BY ANDREA SAENZ
After four months at Harvard Law School and an embarrassing number of hours reading the can’t-look-away train wreck of a message board at xoxohth.com, I have come to realize that there is only one true goal in life: to become prestigious. Really prestigious. When I walk into a room, I want people to say, “I heard she has a Scalia clerkship lined up 3 years in advance. I heard she bet her entire section $1000 she’d win the 2008 Fay Diploma and no one would take the bet. I hear she’s the new litigation partner at Quinn.”
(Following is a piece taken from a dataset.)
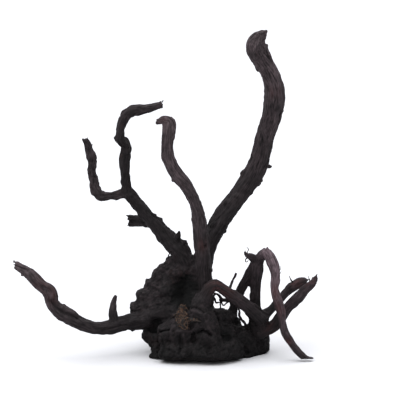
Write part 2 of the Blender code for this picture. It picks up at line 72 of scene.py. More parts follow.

In light of this, I am reorganizing my entire life. Gone are my public interest goals; public interest is highly unprestigious. I even asked Roger Pao if I could change my title to “Editor of Prestige,” but he was huddled in the corner of the Record office writing a sonnet in the margins of a Fed Courts textbook, and I don’t think he heard me. Public interest, and especially legal services, which I was sort of getting into, is the “third tier toilet” of legal goals; instead, I will stop at nothing to work at Wachtell or Cravath.
Remember that “I Was a Firm Widow” editorial I wrote? Now that I’ve guilted my husband into turning down his Vault 15 offer (specifying Vault ranges is prestigious), he’ll be writing “I Was A Firm Widower” sob stories to the Record. Awesome. No, not “awesome.” 180. Rating cool things by LSAT scores is more prestigious.
I start this quest by taking stock of my current level of prestige. It looks pretty solid. First, I’m at Harvard. Automatically more prestigious than everyone in the country except the 25 kids that make up Yale’s entire student body, and you folks reading this. Good.
But I’m a minority! Oh no. People might think I’m an affirmative action admit. Affirmative action is unprestigious. If I were a legacy admit, I might be getting somewhere.
But I rocked the LSAT. Phew. Like I said, LSATs are prestigious. High GPAs and work ethics are for suckers. In the middle of both of my take-home exams, I took a break, ate some fruit cocktail, and played some Yahoo games. Text Twist is prestigious, am I right?
But I was in Teach For America. Helping poor kids out of the goodness of your heart is unprestigious. I should have tried consulting, or investment banking. Maybe I can dig that McKinsey flyer out of my trash can.
My husband goes to Chicago. Everyone knows Chicago is full of intense, genius, law-and-economics-obsessed conservatives who spend their free time in the student lounge building statues of Epstein and Posner out of dollar bills. That’s super prestigious. I know I ruined his biglaw dreams, but maybe that Chicago vibe can still rub off on me.
Oh man, I’ve done a bunch of volunteer work, though. Immigrants and disabled kids and whatnot. And I went to a state school. With a humanities major. And I’m liberal, and a feminist. And I bought these jeans at Robinson’s-May, and I think I’m wearing socks that don’t match. This is looking bad. Seppuku may be my only option. That, or a transfer to Thomas M. Cooley School of Law.
My quest to be uber-prestigious is in dire straits, and I’m only one semester in. Maybe I’m screwed. Maybe I’m doomed to a life of upper-middle-class mediocrity, a life of spending time with my husband and future kids. Living on two decent lawyer incomes and buying things I actually have the time to use. Having a job that makes the most of my skills and values – a job that doesn’t even come with magazine rankings! God, that’s depressing. Hold me.
Andrea Saenz, 1L, is from Long Beach, CA. She kids because she loves.